BDS Takes a Different Direction for a Wider Audience
On July 9, 2005, the boycott took a different, perhaps insidious, direction they hoped would gain a wider and a more receptive worldwide audience. On that day, the Palestinian Arabs issued a call for an international campaign of boycotts, divestment and sanctions (BDS) against Israel “until it complies with international law and Palestinian rights” by: 1. Ending its occupation and colonization of all Arab lands and dismantling the Wall; 2. Recognizing the fundamental rights of the Arab-Palestinian citizens of Israel to full equality; and; 3. Respecting, protecting and promoting the rights of Palestinian refugees to return to their homes and properties as stipulated in UN resolution 194.
Fast forward to 2021, many efforts to prevent international trade with Israel have been thwarted, leading to the conclusion that BDS is failing.
The ever-increasing number of American states, including New York, Texas, California, Pennsylvania, New Jersey, Ohio, Tennessee, Florida, North and South Carolina, Illinois, Georgia, Colorado, Alabama, Minnesota, Nevada, Kansas, Arizona, Iowa, Indiana, Virginia, and Maryland, that have adopted laws thwarting companies engaged in BDS from receiving government contracts adds to this premature attitude of triumphalism.
Nations, university scientists and others seeking the latest in advances in cyber-technology, scientific, technological, medical, and business innovation will not be deterred by BDS campaigns. Enlightened self-interest is a key motivating factor for acquiring cutting-edge technologies, which is why BDS has not damaged Israel’s economic growth. Yet, the decision by Ben & Jerry’s ice cream company to stop selling its products in the “Israeli-occupied Palestinian territories,” demonstrates the war against BDS has not yet been won.

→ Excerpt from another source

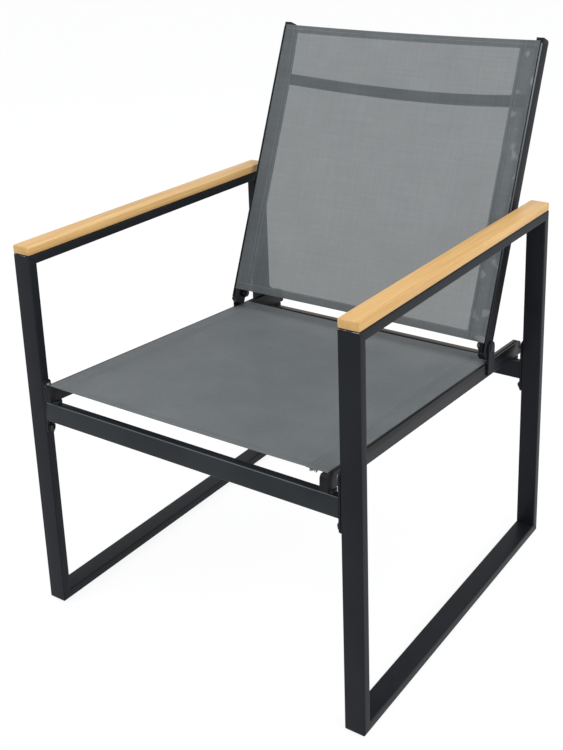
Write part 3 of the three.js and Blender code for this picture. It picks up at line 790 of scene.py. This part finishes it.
def dress_sling(sling, body, cloth, thread, tape=None):
    """Makes a sling's pieces, which stand for the plain CAD sling."""
    main = main_cloth(sling, cloth)
    extras = [side_band(sling, side, word, cloth) for side, word in ((-1, "left"), (1, "right"))]
    extras.append(stitching(sling, stitched_lines(sling), thread))
    if tape:
        extras.append(frayed_tape(sling, tape))
    for piece in (main, *extras):
        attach(piece, body)
    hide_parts(sling.node)


def make_slings():
    seat_thread = sewing_thread("seat_thread", *SEAT_THREAD)
    back_thread = sewing_thread("back_thread", *BACK_THREAD)
    plane = seat_plane()
    seat = Sling(
        "seat_sling",
        plane,
        seat_ends(plane),
        (SEAT_REAR_HEM, SEAT_FRONT_HEM),
        (SEAT_REAR_STITCH, SEAT_FRONT_STITCH),
        seat_seam,
        seat_bow,
    )
    back = Sling(
        "back_sling",
        back_plane(),
        (BACK_LOW, BACK_HIGH),
        (BACK_HEM, BACK_HEM),
        (BACK_LOW_STITCH, BACK_TOP_STITCH),
        back_seam,
        back_bow,
    )
    seat_cloth = woven_mesh("seat_mesh", *SEAT_CLOTH)
    back_cloth = woven_mesh("back_mesh", *BACK_CLOTH, pale_spots)
    tape = sewing_thread("hem_tape", *HEM_TAPE)
    dress_sling(seat, "frame", seat_cloth, seat_thread, tape)
    dress_sling(back, "back", back_cloth, back_thread)


# Rigid pieces


def smoothing_group():
    """Geometry nodes that join split corners and smooth all but the sharp edges."""
    group = bpy.data.node_groups.new("join_and_smooth", "GeometryNodeTree")
    group.interface.new_socket("Geometry", in_out="INPUT", socket_type="NodeSocketGeometry")
    group.interface.new_socket("Geometry", in_out="OUTPUT", socket_type="NodeSocketGeometry")
    enter = group.nodes.new("NodeGroupInput")
    leave = group.nodes.new("NodeGroupOutput")
    merge = group.nodes.new("GeometryNodeMergeByDistance")
    merge.inputs["Distance"].default_value = JOIN_DISTANCE
    angle = group.nodes.new("GeometryNodeInputMeshEdgeAngle")
    flat = group.nodes.new("FunctionNodeCompare")
    flat.data_type = "FLOAT"
    flat.operation = "LESS_THAN"
    flat.inputs["B"].default_value = SMOOTH_BELOW
    faces = group.nodes.new("GeometryNodeSetShadeSmooth")
    faces.domain = "FACE"
    edges = group.nodes.new("GeometryNodeSetShadeSmooth")
    edges.domain = "EDGE"
    group.links.new(enter.outputs["Geometry"], merge.inputs["Geometry"])
    group.links.new(merge.outputs["Geometry"], faces.inputs["Geometry"])
    group.links.new(faces.outputs["Geometry"], edges.inputs["Geometry"])
    group.links.new(angle.outputs["Unsigned Angle"], flat.inputs["A"])
    group.links.new(flat.outputs["Result"], edges.inputs["Shade Smooth"])
    group.links.new(edges.outputs["Geometry"], leave.inputs["Geometry"])
    return group


def rigid_materials():
    """The finish of each material slot of the record."""
    return {
        "frame_coat": powder_coat("frame_coat", *FRAME_COAT),
        "rail_coat": powder_coat("rail_coat", *RAIL_COAT),
        "arm_wood": honey_wood("arm_wood"),
        "black_plastic": moulded_plastic("black_plastic", *PLASTIC),
        "black_steel": dark_steel("black_steel", *STEEL),
        "mesh_fabric": woven_mesh("plain_mesh", *BACK_CLOTH),
    }


def special_materials():
    """Finishes of single pieces, by node. Most are painted light and shade."""
    # Paler steel on the upper plate bolts: painted highlight
    wear_and_highlight = dark_steel("highlit_steel", *HIGHLIT_STEEL)
    # The front legs carry painted glints along their top edges
    glinting = powder_coat("glint_coat", *FRAME_COAT, painted_glints)
    # The rear cross rail's upward faces are painted lighter: painted light
    top_lit = powder_coat("top_lit_coat", *FRAME_COAT, painted_top_light)
    # The right back post: painted shade in its darker coat, and a painted sheen on its lip
    shaded_post_sheen = powder_coat("shaded_post_sheen_coat", *SHADED_POST_COAT, painted_lip_sheen)
    shaded = powder_coat("shaded_coat", *RAIL_COAT, shaded_top)
    # The front cross rail: a paler coat and an edge highlight, both painted light
    lit_rail_highlight = powder_coat("lit_rail_highlight_coat", *LIT_FRONT_RAIL_COAT, painted_edge_highlight)
    special = {name: wear_and_highlight for name in nodes if "high_plate_bolt" in name}
    special["front_cross_rail"] = lit_rail_highlight
    special["rear_cross_rail"] = top_lit
    special["right_back_post"] = shaded_post_sheen
    for side in ("right", "left"):
        special[f"{side}_front_leg"] = glinting
        special[f"{side}_seat_rail"] = shaded
    return special


def round_edges(obj, group):
    """Rounds a tube's long edges, so that they catch the light."""
    bevel = obj.modifiers.new("rounded_edges", "BEVEL")
    bevel.width = RAIL_EDGE
    bevel.segments = RAIL_EDGE_STEPS
    bevel.limit_method = "ANGLE"
    bevel.angle_limit = SHARP_ABOVE
    again = obj.modifiers.new("smooth_again", "NODES")
    again.node_group = group


def dress_rigid():
    """Gives every CAD piece its material, and smooths all but its sharp edges."""
    group = smoothing_group()
    materials = rigid_materials()
    special = special_materials()
    slots = {row["node"]: row["material_slot"] for row in frame["record"]["subparts"]}
    for name, obj in nodes.items():
        obj.data.materials.clear()
        obj.data.materials.append(special.get(name, materials[slots[name]]))
        custom = obj.data.attributes.get("custom_normal")
        if custom:
            obj.data.attributes.remove(custom)
        modifier = obj.modifiers.new("join_and_smooth", "NODES")
        modifier.node_group = group
        if "cross_rail" in name:
            round_edges(obj, group)


# Studio


def seen_directly(tree):
    """One for the camera's rays and those of mirrors and glass, and zero for the rest."""
    path = tree.nodes.new("ShaderNodeLightPath")
    seen = path.outputs["Is Camera Ray"]
    mirrored = path.outputs["Is Glossy Ray"]
    direct = math_node(tree, "MAXIMUM", seen, mirrored)
    return math_node(tree, "MAXIMUM", direct, path.outputs["Is Transmission Ray"])


def background(tree, colour, strength):
    node = tree.nodes.new("ShaderNodeBackground")
    node.inputs["Color"].default_value = (*colour, 1)
    node.inputs["Strength"].default_value = strength
    return node.outputs["Background"]


def make_world():
    """A soft sky light that the camera sees as plain white."""
    world = bpy.data.worlds.new("studio")
    bpy.context.scene.world = world
    world.use_nodes = True
    tree = world.node_tree
    tree.nodes.clear()
    output = tree.nodes.new("ShaderNodeOutputWorld")
    mix = tree.nodes.new("ShaderNodeMixShader")
    tree.links.new(seen_directly(tree), mix.inputs["Fac"])
    tree.links.new(background(tree, *SKY), mix.inputs[1])
    tree.links.new(background(tree, *SEEN_SKY), mix.inputs[2])
    tree.links.new(mix.outputs["Shader"], output.inputs["Surface"])


def make_floor():
    """Pale floor: white to the camera but for the chair's faint shadow."""
    material, tree, output = new_material("pale_floor")
    matt = tree.nodes.new("ShaderNodeBsdfDiffuse")
    matt.inputs["Color"].default_value = (*FLOOR_COLOUR, 1)
    thin = tree.nodes.new("ShaderNodeBsdfDiffuse")
    thin.inputs["Color"].default_value = (*FLOOR_SEEN, 1)
    glow = tree.nodes.new("ShaderNodeEmission")
    glow.inputs["Strength"].default_value = FLOOR_GLOW
    both = tree.nodes.new("ShaderNodeAddShader")
    tree.links.new(thin.outputs["BSDF"], both.inputs[0])
    tree.links.new(glow.outputs["Emission"], both.inputs[1])
    mix = tree.nodes.new("ShaderNodeMixShader")
    tree.links.new(seen_directly(tree), mix.inputs["Fac"])
    tree.links.new(matt.outputs["BSDF"], mix.inputs[1])
    tree.links.new(both.outputs["Shader"], mix.inputs[2])
    tree.links.new(mix.outputs["Shader"], output.inputs["Surface"])
    reach = FLOOR_REACH
    corners = [(-reach, -reach, 0), (reach, -reach, 0), (reach, reach, 0), (-reach, reach, 0)]
    mesh_piece("studio_floor", corners, [(0, 1, 2, 3)], material, smooth=False)


def make_lights():
    """Soft square lamps, each turned to the chair's middle."""
    target = Vector(LIGHT_TARGET)
    for name, place, size, power in LIGHTS:
        data = bpy.data.lights.new(name, "AREA")
        data.shape = "SQUARE"
        data.size = size
        data.energy = power
        lamp = link(bpy.data.objects.new(name, data))
        lamp.location = place
        lamp.rotation_euler = (target - Vector(place)).to_track_quat("-Z", "Y").to_euler()


def make_camera():
    """The photograph's camera, with the shift that its framing needs."""
    data = bpy.data.cameras.new("photo_camera")
    data.sensor_fit = "AUTO"
    data.sensor_width = SENSOR
    data.lens = FOCAL_PIXELS * SENSOR / PHOTO_HEIGHT
    data.shift_x = -(CENTRE_PIXEL_X - PHOTO_WIDTH / 2) / PHOTO_HEIGHT
    data.shift_y = (CENTRE_PIXEL_Y - PHOTO_HEIGHT / 2) / PHOTO_HEIGHT
    data.clip_start = CLIP_NEAR
    data.clip_end = CLIP_FAR
    camera = link(bpy.data.objects.new("photo_camera", data))
    camera.location = CAMERA_PLACE
    camera.rotation_euler = [math.radians(angle) for angle in CAMERA_TURN]
    bpy.context.scene.camera = camera


bpy.context.scene.view_settings.view_transform = "Standard"
make_camera()
make_world()
make_floor()
make_lights()
dress_rigid()
make_slings()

On a final note, we must not forget that disputes about BDS began in the universities, notes historian Jeffry Herf, but quickly became subjects for journalists, academic and intellectual journals, media editorials and Washington think tanks. Their articles encourage the language of moral equivalence against Israel. These negative characterizations are reflected in the biased courses offered by universities, which will profoundly influence the views of future generations.